SSO Naked Put Risk/Reward Breakdown
- Potential profit: $608.33
- Potential return: 3.34%, 11.7% annualized
- Breakeven price: $87.96
- Downside protection: 10.04%
- Recent high: $98.52 on 11/29/13
- Cushion from recent high: 10.72%
- Expected support: $95 – the intraday for December so far, or $91.30 – the low of November, the 50-day moving average that’s around $92.50 could provide support before the November lows are retested.
- Position close goal/limit: I’ll roll it early for a good profit if I can (like I did above), but might take the assignment on an extended decline.
UWM Naked Put Risk/Reward Breakdown
- Potential profit: $808.45
- Potential return: 5.95%, 16.5% annualized
- Breakeven price: $67.96
- Downside protection: 14.75%
- Recent high: $82.97 on 11/29/13
- Cushion from recent high: 18.09%
- Expected support: $77.52 – December low so far, $73.21 – November low and close to the 100-day moving average, $67.97 – if this October low doesn’t hold, I might have to exit the position.
- Position close goal/limit: I’ll roll it early for a good profit if I can, but will be willing to take an assignment and ride the risk out while selling covered calls as long as my other positions don’t have me in a deep hole at the same time.
I too rolled some cash backed TNA shorted (weekly) puts on 10 Dec to the following (this) Friday and to lower strikes.
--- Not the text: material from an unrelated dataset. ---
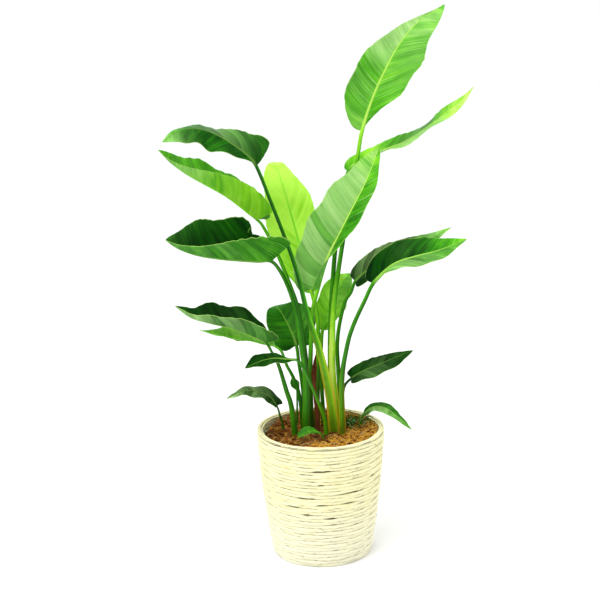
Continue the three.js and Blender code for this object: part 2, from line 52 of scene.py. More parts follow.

Turns out with today’s bounce had I left them alone the shares I would have been assigned would have been green and I could have sold them or written covered calls. But right now I have shorted 61.81 and 58.81 strike puts that I feel comfortable will expire worthless this Friday, otherwise I might let them go and get assigned as I wouldn’t mind owning some around there.
Small caps can be great this time of year and through January and February. 3x is too much for my risk tolerance, but can see you doing well on those easily.